Sé de una chica que se sentó con su novio a la mesa de un restaurante de postín, de esos que en vez de cartas de menús, ofrecen libros con poemas gastronómicos; de esos en los que no se habla, se cuchichea. Justo en el momento que mascaba su delicioso Pudin de mar azul envuelto en esencia de romero y hierbabuena, del bolsillo de la chaqueta de su novio surgió a todo volumen el sonido de una desagradable emanación gaseosa corporal --llámese pedo-- que éste tenía colocado en su móvil para hacerse el gracioso con los amiguetes.

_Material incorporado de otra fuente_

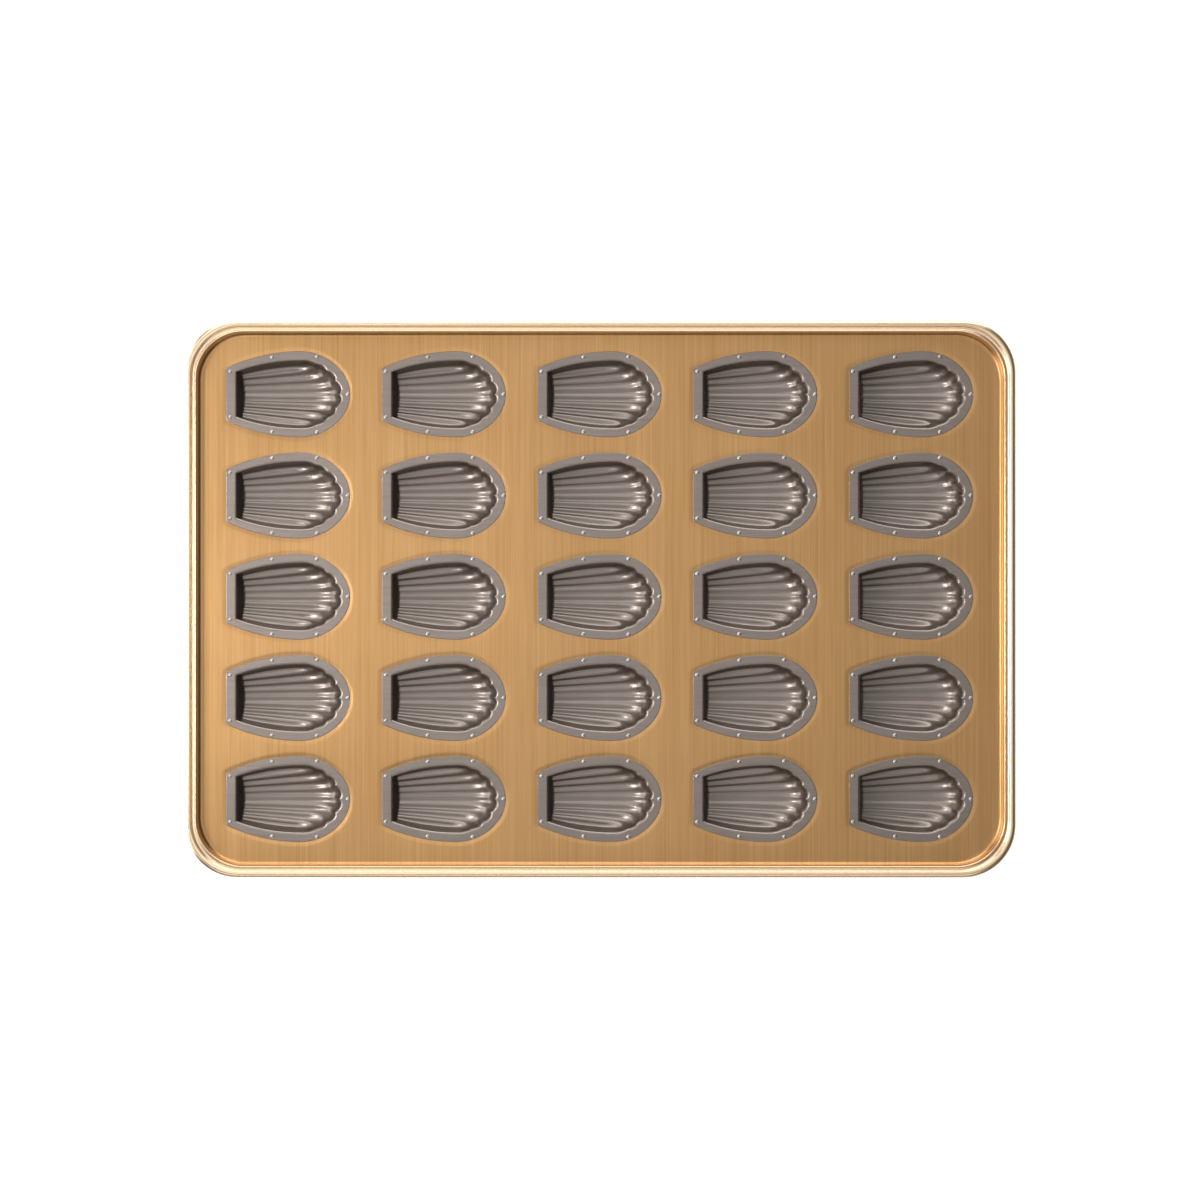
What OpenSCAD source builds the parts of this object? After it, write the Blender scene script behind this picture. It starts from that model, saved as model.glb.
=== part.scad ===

Qué vergüenza.

Existe una extensa gama de sonidos de lo más variopinto para móviles, desde el timbre de toda la vida, pasando por canciones populares, himnos futbolísticos y onomatopeyas, y a veces, si no programamos su silencio, pueden sonar inoportunamente y hacernos pasar momentos de apuro. Mi amigo el octogenario escritor don Eliseo García, hace unos días estuvo en París con dos viejos amigos y fueron a ver una representación de la ópera La Valquiria, de Richard Wagner. A mitad de la obra, a uno de sus amigos comenzó a sonarle el móvil emitiendo el pasodoble España cañí. ¿Y qué decir? Que a más de un espectador se le escapó una sonrisa demasiado sarcástica; y que su amigo se llevó la bronca de su vida por no haber desconectado el móvil al empezar la representación.

Hace unos días me quedé encerrado durante diez minutos en un ascensor con un tipo que decía ser claustrofóbico. Llevaba en su teléfono la 9.ª sinfonía de Beethoven, versión Miguel Ríos: "Escucha hermano la canción de la alegría…". En ese tiempo recibió tres llamadas. La primera de su mujer, para decirle que había decidido dejarle por otro. La segunda del dentista, para recordarle que tenía pendientes dos extracciones de muelas y cuatro facturas. Y la tercera de su hijo, para comunicarle desde la comisaría de policía que le habían detenido por conducir borracho una moto robada sin llevar puesto el casco. Cuando nos abrieron las puertas, el hombre, paradójicamente, se negaba tajantemente a salir del ascensor.